There are elements I like as well: the way the penultimate line breaks off at “leave,”—again, the unbearable space between life and death—and the final line resumes after crossing this space, “in the cold ground, her child,” so that “the child” is separated from the mother, as the line orphans her. I like that I attempted to describe the child and her shroud accurately: tan warp, stitched closed with carved bone pins, the mottled wasp-nest skull; the language of weaving and making is merged with natural forms made by insects (cocoon, wasp-nest). So despite the technical errors, I still feel protective towards this ungainly poem, as if it enacts the woven sampler with its awkward transitions that show the inexperience of the maker. The poem seems to me now unwittingly like the cloth sampler it tries to describe.

‘Karyotype XVI’ is based on a photograph and description of the Qäwrighul child in Elizabeth Wayland Barber’s Mummies of Ürümchi. The photograph shows a child of about eight years old who was wrapped in a shroud of cloth which Wayland Barber reads as a ‘sampler’ because of the evidence she sees  in the traces of its making, traces that show the weaver was inexperienced: uneven colour zones, haphazard transitions, “but that is how one learns.” Wayland Barber speculates that perhaps the young woman who wove the cloth eventually used it—perhaps now a piece of scrap cloth—to wrap her child in before placing her in the grave.

I tried to write this poem a second time, outside of the Karyotype sequence. I decided for the second attempt to use blank verse, and to try to describe the sampler in more detail—the oatmeal and tea-coloured patches, Barber’s technical analysis of the work.

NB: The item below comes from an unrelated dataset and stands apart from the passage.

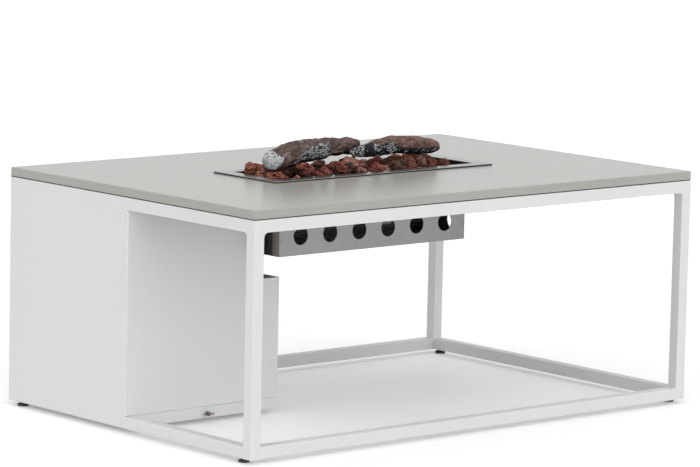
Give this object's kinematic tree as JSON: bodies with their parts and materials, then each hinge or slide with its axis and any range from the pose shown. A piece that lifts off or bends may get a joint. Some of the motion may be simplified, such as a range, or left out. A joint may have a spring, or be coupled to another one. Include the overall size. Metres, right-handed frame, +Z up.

This time I was more conscious of the comparisons that could be drawn between the inexperienced work of the woven cloth, and the writing of the poem as artefact—as made object that bears traces of its own making.

[1] Jane Hirshfield, Nine Gates: Entering the Mind of Poetry, p.7-8.

[2] Jane Hirshfield, Nine Gates: Entering the Mind of Poetry, p.67.

[3] Ursual K. Leguin explores this analogy as it relates to narrative fiction in her essay, “The Carrier Bag Theory of Fiction.”